Repeat the listing in full. Nothing may be added or left out.

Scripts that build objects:
□ □ □ □
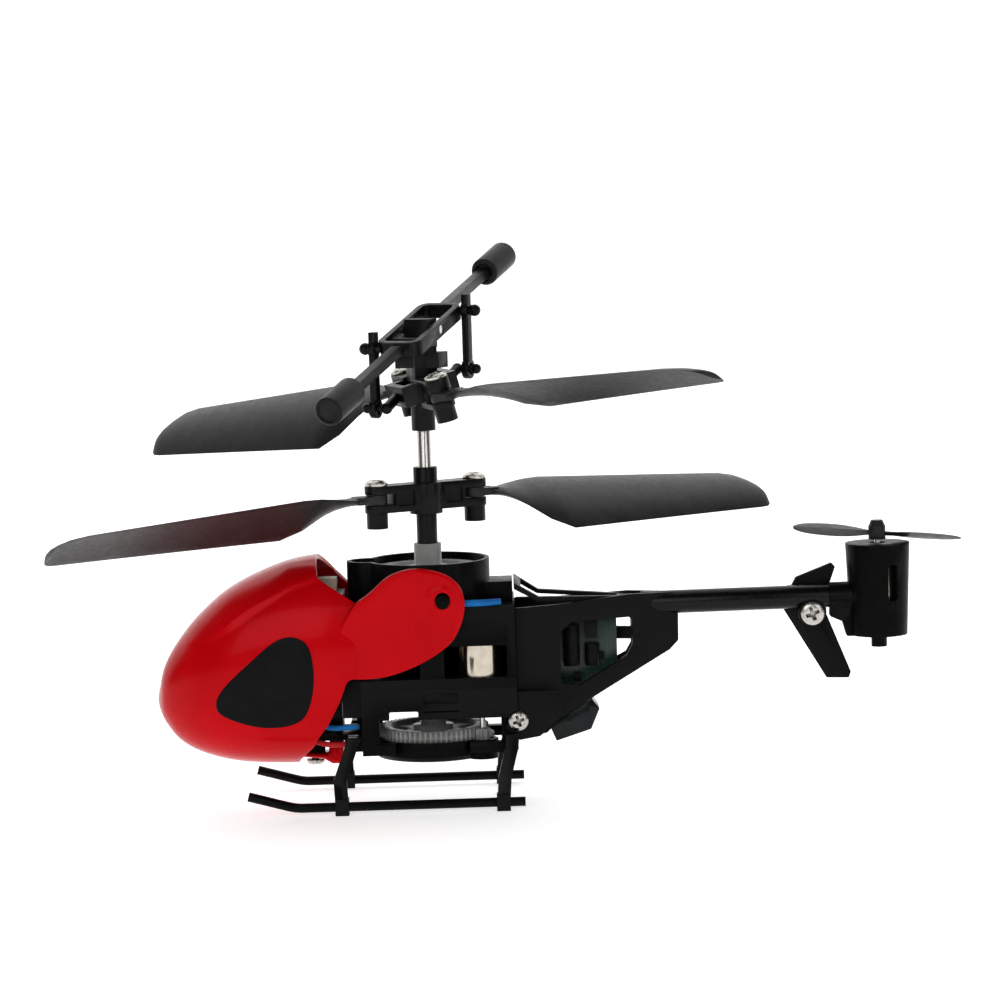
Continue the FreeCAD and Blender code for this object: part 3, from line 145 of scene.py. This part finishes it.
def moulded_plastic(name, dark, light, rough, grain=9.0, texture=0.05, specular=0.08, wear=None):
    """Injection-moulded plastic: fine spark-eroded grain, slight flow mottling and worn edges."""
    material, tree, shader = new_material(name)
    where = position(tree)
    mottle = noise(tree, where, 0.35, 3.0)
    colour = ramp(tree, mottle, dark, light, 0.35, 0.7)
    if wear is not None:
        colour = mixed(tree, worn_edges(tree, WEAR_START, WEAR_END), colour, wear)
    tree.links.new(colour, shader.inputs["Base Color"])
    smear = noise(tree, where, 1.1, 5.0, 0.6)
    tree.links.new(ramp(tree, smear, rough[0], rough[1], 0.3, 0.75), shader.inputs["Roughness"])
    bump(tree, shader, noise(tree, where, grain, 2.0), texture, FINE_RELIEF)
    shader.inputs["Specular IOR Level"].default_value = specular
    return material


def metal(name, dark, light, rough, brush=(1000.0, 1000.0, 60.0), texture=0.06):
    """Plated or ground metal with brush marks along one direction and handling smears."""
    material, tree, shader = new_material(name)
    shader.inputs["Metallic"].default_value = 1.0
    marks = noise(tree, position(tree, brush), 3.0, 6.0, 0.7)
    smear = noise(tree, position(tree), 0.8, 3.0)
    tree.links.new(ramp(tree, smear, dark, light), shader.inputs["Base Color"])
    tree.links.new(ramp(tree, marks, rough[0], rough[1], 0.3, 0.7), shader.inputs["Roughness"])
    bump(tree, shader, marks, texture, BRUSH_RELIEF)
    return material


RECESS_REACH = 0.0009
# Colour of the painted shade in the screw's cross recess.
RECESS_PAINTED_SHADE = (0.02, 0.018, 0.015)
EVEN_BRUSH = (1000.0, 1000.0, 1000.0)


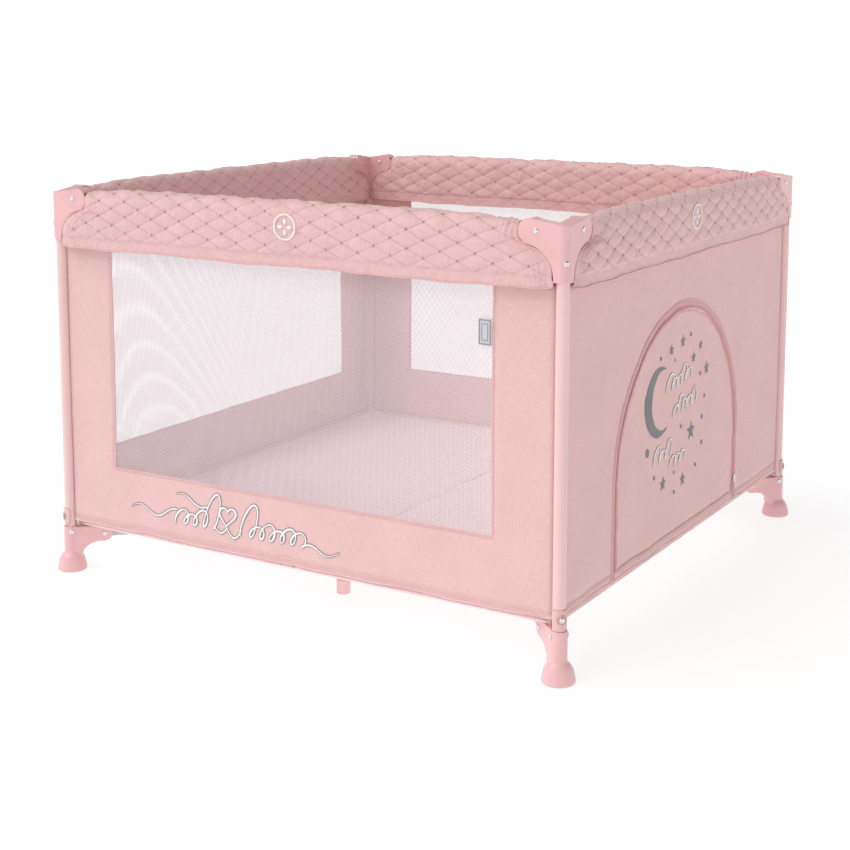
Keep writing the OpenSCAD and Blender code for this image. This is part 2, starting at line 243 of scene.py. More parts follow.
□ □ □ □
— Answer to this task —
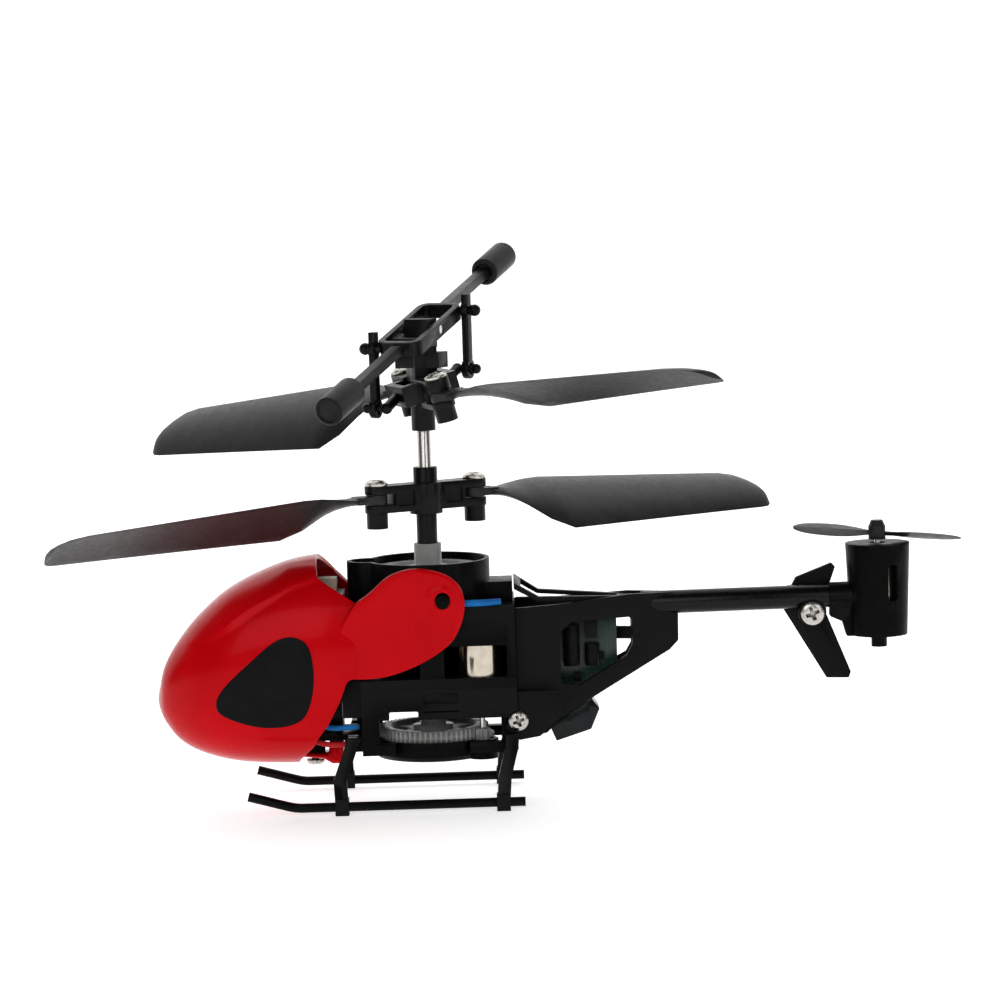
Continue the FreeCAD and Blender code for this object: part 3, from line 145 of scene.py. This part finishes it.
def moulded_plastic(name, dark, light, rough, grain=9.0, texture=0.05, specular=0.08, wear=None):
    """Injection-moulded plastic: fine spark-eroded grain, slight flow mottling and worn edges."""
    material, tree, shader = new_material(name)
    where = position(tree)
    mottle = noise(tree, where, 0.35, 3.0)
    colour = ramp(tree, mottle, dark, light, 0.35, 0.7)
    if wear is not None:
        colour = mixed(tree, worn_edges(tree, WEAR_START, WEAR_END), colour, wear)
    tree.links.new(colour, shader.inputs["Base Color"])
    smear = noise(tree, where, 1.1, 5.0, 0.6)
    tree.links.new(ramp(tree, smear, rough[0], rough[1], 0.3, 0.75), shader.inputs["Roughness"])
    bump(tree, shader, noise(tree, where, grain, 2.0), texture, FINE_RELIEF)
    shader.inputs["Specular IOR Level"].default_value = specular
    return material


def metal(name, dark, light, rough, brush=(1000.0, 1000.0, 60.0), texture=0.06):
    """Plated or ground metal with brush marks along one direction and handling smears."""
    material, tree, shader = new_material(name)
    shader.inputs["Metallic"].default_value = 1.0
    marks = noise(tree, position(tree, brush), 3.0, 6.0, 0.7)
    smear = noise(tree, position(tree), 0.8, 3.0)
    tree.links.new(ramp(tree, smear, dark, light), shader.inputs["Base Color"])
    tree.links.new(ramp(tree, marks, rough[0], rough[1], 0.3, 0.7), shader.inputs["Roughness"])
    bump(tree, shader, marks, texture, BRUSH_RELIEF)
    return material


RECESS_REACH = 0.0009
# Colour of the painted shade in the screw's cross recess.
RECESS_PAINTED_SHADE = (0.02, 0.018, 0.015)
EVEN_BRUSH = (1000.0, 1000.0, 1000.0)


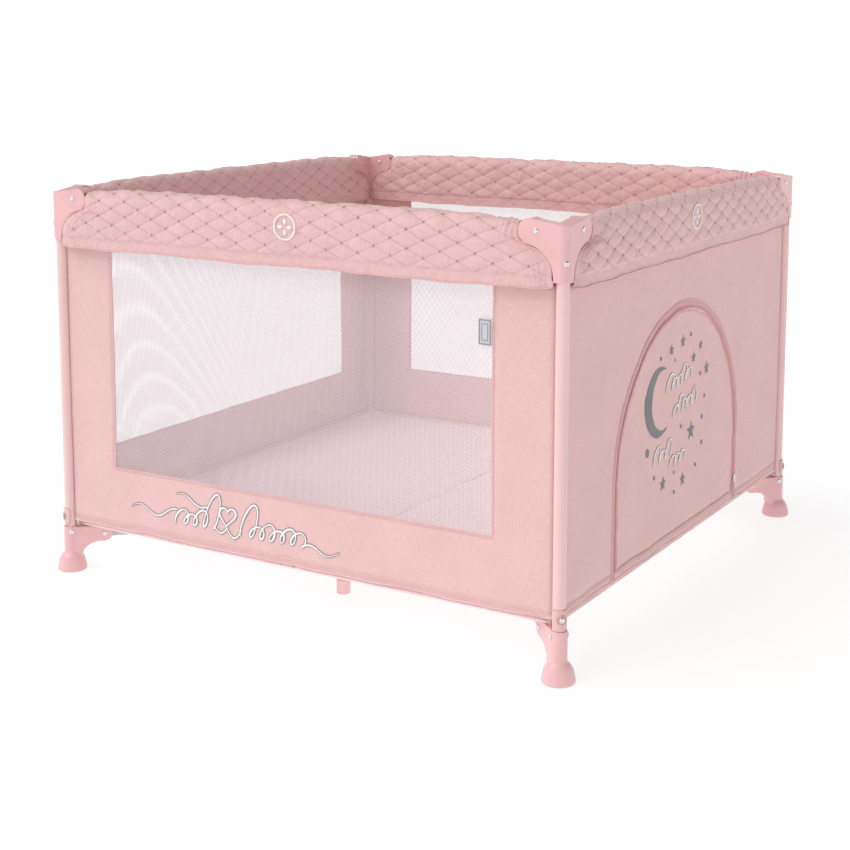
Keep writing the OpenSCAD and Blender code for this image. This is part 2, starting at line 243 of scene.py. More parts follow.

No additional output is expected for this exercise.